◆ **Modeling code records**
--- --- ---
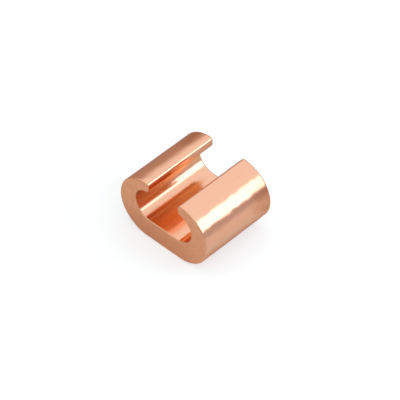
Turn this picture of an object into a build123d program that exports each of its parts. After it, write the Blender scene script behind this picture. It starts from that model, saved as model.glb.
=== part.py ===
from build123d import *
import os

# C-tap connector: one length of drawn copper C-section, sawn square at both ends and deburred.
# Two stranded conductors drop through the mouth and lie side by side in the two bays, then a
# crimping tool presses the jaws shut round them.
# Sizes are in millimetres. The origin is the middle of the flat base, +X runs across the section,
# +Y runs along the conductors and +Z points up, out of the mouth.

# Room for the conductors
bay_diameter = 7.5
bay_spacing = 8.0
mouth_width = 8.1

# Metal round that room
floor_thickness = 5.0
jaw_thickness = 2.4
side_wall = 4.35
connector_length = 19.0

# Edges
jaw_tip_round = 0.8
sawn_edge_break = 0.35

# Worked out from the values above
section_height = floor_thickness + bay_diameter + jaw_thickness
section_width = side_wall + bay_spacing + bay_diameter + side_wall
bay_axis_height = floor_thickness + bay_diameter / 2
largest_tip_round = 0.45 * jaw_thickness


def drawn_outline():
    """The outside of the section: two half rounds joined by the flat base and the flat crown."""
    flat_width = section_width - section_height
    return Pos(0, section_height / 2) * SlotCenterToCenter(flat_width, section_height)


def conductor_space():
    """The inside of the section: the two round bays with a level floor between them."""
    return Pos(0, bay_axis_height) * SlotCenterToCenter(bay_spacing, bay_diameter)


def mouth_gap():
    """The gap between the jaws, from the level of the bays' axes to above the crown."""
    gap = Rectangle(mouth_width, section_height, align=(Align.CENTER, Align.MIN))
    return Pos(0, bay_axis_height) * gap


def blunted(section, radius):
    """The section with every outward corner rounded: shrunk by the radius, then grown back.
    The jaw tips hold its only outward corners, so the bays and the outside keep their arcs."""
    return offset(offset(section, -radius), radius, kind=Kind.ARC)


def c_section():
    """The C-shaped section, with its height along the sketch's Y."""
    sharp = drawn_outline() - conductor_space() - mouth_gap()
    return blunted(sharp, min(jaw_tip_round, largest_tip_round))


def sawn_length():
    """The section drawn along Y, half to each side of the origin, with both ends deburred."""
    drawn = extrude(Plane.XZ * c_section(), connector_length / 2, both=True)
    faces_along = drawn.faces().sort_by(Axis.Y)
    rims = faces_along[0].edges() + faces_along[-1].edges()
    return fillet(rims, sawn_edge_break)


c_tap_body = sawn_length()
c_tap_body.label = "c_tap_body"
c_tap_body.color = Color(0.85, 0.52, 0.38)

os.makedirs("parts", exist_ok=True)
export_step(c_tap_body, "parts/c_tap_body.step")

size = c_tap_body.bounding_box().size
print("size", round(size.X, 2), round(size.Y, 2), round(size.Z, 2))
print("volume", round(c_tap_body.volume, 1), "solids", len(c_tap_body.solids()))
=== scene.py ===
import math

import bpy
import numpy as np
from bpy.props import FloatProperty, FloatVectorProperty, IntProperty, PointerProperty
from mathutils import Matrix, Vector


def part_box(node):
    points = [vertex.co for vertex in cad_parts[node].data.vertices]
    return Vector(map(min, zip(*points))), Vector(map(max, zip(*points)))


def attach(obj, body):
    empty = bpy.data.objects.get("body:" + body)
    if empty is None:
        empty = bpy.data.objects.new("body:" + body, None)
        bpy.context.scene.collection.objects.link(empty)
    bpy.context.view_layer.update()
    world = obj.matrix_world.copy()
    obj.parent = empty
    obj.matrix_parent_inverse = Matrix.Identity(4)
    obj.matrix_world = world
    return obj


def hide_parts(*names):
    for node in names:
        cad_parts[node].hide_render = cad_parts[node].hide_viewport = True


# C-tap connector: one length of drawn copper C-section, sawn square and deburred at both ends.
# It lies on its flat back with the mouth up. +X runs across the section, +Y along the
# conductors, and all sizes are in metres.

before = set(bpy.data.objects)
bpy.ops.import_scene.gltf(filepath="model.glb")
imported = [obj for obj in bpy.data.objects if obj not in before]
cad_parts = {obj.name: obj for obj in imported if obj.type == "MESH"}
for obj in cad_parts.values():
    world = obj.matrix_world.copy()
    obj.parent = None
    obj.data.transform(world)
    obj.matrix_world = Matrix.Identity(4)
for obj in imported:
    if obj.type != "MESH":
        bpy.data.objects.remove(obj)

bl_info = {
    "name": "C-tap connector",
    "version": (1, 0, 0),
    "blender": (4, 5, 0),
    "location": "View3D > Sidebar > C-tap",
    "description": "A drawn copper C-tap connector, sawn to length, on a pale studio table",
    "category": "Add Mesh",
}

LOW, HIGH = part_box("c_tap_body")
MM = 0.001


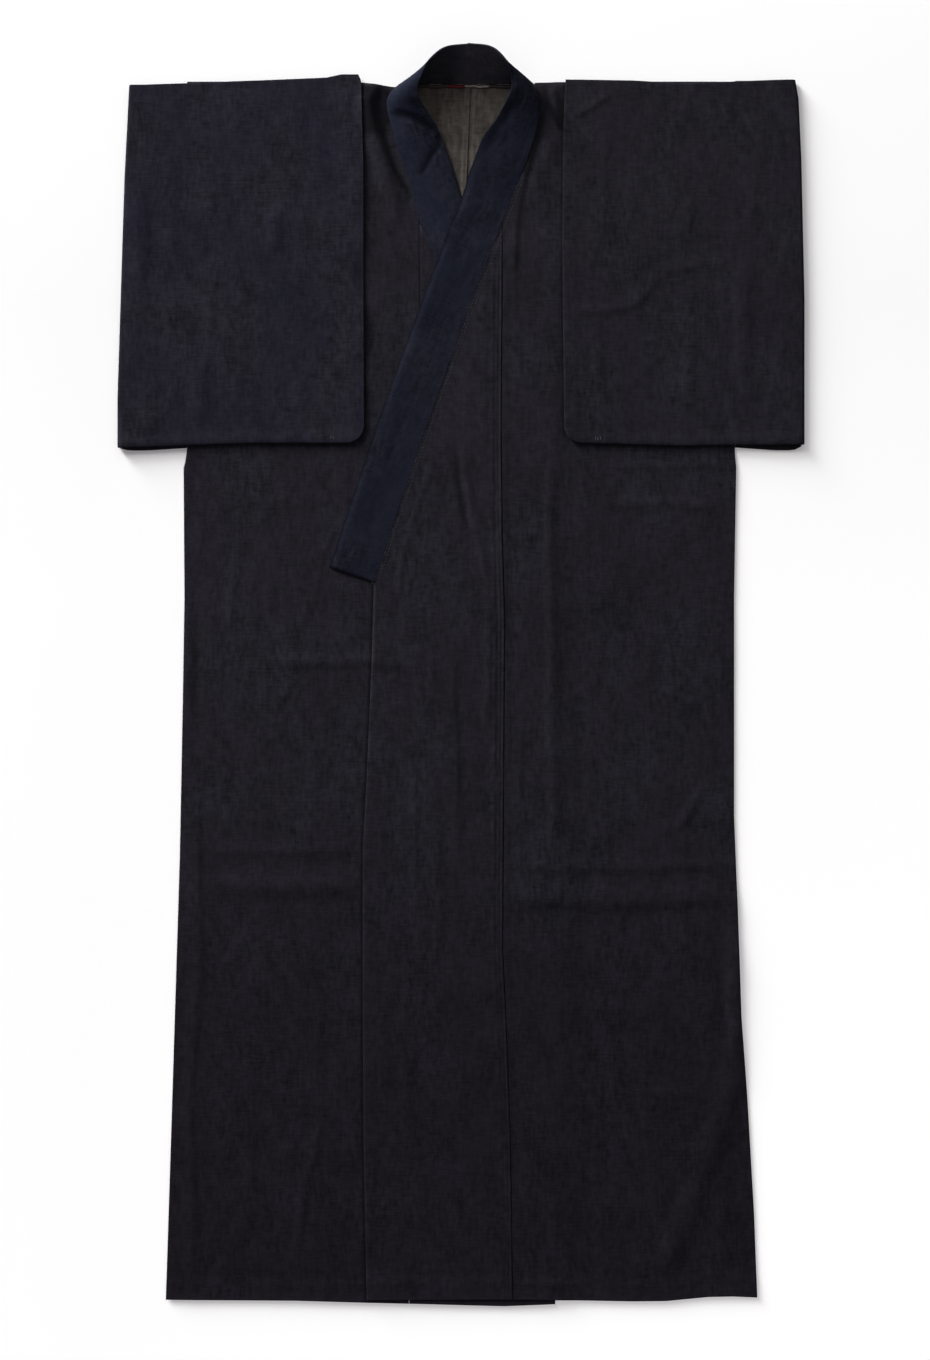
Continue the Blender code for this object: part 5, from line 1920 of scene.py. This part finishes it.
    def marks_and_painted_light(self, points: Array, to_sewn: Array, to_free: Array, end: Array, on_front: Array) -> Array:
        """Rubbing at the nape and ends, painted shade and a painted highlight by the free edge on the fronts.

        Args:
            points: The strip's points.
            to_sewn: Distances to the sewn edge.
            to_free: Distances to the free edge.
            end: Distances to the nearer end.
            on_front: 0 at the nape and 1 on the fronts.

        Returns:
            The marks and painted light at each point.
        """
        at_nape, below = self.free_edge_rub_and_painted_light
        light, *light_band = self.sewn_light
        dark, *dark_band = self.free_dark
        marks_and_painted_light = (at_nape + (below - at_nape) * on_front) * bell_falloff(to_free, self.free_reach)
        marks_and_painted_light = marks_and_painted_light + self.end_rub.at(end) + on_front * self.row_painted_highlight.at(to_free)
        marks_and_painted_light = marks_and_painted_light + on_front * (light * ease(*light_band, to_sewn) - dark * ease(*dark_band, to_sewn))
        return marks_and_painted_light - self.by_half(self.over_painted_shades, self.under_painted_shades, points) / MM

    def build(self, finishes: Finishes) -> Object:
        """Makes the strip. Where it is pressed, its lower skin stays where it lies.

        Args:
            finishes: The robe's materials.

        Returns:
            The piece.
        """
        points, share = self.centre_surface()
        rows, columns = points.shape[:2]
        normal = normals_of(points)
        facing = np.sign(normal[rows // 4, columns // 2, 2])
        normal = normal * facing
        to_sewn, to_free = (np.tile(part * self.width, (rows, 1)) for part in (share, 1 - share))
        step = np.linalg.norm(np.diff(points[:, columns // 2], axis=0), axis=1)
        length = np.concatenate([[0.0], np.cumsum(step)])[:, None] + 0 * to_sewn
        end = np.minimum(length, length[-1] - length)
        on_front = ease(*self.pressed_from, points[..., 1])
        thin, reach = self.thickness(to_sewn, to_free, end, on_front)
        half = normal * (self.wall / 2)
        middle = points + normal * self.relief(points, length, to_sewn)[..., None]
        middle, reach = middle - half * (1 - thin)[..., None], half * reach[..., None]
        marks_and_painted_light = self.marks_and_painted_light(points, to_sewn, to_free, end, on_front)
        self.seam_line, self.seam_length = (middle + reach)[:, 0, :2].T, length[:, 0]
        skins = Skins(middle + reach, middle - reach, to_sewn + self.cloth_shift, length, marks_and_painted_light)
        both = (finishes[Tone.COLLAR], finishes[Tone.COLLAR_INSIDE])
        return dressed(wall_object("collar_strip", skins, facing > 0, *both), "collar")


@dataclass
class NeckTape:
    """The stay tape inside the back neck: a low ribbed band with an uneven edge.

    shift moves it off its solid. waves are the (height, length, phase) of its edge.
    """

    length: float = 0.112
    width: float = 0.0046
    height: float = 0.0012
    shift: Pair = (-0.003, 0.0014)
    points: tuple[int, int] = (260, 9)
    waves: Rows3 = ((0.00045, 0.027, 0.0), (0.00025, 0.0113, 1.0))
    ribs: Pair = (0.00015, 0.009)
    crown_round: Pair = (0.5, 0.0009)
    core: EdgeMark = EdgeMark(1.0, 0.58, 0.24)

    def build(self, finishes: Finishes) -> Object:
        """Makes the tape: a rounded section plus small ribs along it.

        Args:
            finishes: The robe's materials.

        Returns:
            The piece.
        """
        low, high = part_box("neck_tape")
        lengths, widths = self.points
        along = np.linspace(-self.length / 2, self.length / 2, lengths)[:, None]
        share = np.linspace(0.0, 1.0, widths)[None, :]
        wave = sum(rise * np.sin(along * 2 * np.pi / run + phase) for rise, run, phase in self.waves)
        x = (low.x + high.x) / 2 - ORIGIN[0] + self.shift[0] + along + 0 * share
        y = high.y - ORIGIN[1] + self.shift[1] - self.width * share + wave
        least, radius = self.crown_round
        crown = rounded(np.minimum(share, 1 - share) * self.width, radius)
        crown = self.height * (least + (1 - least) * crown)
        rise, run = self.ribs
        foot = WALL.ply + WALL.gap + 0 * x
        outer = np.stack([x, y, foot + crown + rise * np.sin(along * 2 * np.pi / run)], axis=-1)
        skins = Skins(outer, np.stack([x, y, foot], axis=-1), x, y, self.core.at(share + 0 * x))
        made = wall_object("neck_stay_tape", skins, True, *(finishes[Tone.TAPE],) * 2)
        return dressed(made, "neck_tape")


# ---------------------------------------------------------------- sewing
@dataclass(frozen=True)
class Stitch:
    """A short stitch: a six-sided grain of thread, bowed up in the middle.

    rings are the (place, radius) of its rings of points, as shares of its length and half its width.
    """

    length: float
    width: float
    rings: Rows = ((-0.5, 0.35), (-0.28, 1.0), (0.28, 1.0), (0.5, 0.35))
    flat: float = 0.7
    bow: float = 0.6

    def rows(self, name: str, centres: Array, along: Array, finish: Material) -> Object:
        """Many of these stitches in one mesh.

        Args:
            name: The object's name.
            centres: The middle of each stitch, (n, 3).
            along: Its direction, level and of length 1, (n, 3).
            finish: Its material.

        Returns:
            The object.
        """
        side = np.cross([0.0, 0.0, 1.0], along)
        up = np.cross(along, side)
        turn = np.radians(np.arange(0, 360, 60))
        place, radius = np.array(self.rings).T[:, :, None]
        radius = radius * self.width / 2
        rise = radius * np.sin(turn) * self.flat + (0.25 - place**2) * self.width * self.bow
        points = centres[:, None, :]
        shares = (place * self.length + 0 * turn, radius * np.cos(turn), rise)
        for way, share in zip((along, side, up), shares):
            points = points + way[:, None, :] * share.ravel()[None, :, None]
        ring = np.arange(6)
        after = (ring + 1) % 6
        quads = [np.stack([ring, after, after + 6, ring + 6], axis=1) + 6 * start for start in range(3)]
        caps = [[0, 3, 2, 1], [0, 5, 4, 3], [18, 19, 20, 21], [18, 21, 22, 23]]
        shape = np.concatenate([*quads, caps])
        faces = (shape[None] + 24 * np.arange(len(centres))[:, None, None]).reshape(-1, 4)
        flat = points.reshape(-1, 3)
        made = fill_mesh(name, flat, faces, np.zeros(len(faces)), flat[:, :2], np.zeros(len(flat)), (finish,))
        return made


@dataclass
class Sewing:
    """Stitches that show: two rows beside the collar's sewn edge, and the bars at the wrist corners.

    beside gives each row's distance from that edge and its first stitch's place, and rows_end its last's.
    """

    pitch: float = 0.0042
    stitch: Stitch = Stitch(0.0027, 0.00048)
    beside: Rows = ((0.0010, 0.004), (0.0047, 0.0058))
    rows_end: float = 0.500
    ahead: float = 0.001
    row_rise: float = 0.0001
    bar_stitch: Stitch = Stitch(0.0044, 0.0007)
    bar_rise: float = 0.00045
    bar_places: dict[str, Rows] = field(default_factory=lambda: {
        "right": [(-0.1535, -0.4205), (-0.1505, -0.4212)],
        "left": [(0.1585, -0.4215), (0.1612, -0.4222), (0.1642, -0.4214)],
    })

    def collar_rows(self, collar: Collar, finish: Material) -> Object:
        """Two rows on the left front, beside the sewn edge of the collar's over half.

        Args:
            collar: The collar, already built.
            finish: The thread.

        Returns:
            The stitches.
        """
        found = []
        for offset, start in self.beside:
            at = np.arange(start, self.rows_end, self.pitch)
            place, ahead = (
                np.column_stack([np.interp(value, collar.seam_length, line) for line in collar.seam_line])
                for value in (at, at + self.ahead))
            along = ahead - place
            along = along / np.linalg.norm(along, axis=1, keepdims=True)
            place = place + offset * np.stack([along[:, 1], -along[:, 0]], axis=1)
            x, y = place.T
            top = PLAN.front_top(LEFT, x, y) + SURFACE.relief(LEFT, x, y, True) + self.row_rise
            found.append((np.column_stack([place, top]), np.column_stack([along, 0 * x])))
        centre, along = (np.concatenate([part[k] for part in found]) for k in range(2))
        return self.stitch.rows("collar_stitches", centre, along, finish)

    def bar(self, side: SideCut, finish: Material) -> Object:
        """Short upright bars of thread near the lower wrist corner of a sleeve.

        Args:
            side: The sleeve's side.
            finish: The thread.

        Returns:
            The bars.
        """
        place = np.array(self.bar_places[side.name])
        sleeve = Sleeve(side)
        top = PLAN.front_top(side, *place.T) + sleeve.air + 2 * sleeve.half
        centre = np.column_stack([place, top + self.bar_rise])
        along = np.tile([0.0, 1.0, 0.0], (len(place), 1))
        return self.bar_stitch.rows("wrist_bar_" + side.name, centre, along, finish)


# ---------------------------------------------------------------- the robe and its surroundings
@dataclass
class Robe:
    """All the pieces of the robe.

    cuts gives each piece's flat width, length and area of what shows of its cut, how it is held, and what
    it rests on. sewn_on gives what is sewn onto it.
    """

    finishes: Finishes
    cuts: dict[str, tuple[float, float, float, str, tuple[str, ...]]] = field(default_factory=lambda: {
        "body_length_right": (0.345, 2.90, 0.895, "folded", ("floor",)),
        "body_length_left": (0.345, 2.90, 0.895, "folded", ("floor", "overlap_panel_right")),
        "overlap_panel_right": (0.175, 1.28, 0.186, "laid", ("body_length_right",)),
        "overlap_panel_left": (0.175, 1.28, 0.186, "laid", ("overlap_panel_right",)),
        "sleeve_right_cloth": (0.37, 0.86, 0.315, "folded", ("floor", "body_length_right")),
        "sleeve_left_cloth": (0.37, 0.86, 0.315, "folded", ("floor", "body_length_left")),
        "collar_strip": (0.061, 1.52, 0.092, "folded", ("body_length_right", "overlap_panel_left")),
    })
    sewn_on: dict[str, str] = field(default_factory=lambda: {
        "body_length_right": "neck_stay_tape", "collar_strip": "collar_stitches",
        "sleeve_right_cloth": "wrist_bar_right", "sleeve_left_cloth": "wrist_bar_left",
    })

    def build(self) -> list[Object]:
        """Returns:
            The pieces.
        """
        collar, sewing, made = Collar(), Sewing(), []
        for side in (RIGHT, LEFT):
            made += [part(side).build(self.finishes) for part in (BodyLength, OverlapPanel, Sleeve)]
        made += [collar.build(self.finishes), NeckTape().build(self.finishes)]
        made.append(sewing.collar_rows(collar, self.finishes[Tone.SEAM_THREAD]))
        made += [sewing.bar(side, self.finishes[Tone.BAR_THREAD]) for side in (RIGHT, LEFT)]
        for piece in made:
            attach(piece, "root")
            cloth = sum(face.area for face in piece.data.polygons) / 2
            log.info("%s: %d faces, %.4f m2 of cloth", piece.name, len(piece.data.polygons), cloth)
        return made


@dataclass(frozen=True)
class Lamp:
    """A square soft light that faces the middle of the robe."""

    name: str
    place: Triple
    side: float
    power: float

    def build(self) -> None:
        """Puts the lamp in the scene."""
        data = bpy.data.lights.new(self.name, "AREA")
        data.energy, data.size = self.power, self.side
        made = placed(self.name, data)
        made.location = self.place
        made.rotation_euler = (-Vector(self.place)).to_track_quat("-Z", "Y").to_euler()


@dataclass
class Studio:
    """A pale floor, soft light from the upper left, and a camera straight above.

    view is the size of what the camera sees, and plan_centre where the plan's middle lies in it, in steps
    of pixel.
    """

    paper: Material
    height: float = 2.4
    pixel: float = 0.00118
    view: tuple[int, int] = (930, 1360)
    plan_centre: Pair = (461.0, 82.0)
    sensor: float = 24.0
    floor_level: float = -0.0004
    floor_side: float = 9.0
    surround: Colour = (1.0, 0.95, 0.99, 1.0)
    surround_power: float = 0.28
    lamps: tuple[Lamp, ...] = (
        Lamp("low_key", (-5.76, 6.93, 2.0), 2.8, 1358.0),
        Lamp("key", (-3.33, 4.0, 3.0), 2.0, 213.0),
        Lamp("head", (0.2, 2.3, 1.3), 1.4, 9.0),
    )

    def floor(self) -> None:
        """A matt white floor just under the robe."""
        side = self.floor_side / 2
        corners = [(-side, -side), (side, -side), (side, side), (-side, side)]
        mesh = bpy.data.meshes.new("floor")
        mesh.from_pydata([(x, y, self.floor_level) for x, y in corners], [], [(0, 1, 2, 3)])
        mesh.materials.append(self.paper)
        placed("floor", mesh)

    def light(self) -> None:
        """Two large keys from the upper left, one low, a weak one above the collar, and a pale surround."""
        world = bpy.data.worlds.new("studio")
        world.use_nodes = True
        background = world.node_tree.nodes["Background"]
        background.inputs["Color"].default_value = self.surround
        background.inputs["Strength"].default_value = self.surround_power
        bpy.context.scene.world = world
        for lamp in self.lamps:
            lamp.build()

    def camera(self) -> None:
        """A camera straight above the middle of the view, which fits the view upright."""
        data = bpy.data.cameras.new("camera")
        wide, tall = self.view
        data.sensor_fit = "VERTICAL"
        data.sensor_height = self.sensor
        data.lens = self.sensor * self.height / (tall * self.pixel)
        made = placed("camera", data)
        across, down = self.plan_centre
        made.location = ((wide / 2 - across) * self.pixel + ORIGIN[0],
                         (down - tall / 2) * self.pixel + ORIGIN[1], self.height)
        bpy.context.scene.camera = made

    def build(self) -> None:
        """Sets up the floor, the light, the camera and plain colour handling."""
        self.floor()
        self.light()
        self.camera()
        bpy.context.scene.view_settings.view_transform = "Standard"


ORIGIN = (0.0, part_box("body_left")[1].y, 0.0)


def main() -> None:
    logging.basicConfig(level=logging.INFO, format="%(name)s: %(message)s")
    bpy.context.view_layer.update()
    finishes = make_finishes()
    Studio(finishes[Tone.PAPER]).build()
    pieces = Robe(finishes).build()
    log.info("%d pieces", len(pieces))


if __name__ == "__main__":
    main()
--- --- ---
◆ **What the task requires**
Solely the line containing "c_tap_body = sawn_length()", the line containing "if empty is", and the lines between them are to be given again, exactly as written.

◆ **Output of the task**
c_tap_body = sawn_length()
c_tap_body.label = "c_tap_body"
c_tap_body.color = Color(0.85, 0.52, 0.38)

os.makedirs("parts", exist_ok=True)
export_step(c_tap_body, "parts/c_tap_body.step")

size = c_tap_body.bounding_box().size
print("size", round(size.X, 2), round(size.Y, 2), round(size.Z, 2))
print("volume", round(c_tap_body.volume, 1), "solids", len(c_tap_body.solids()))
=== scene.py ===
import math

import bpy
import numpy as np
from bpy.props import FloatProperty, FloatVectorProperty, IntProperty, PointerProperty
from mathutils import Matrix, Vector


def part_box(node):
    points = [vertex.co for vertex in cad_parts[node].data.vertices]
    return Vector(map(min, zip(*points))), Vector(map(max, zip(*points)))


def attach(obj, body):
    empty = bpy.data.objects.get("body:" + body)
    if empty is None:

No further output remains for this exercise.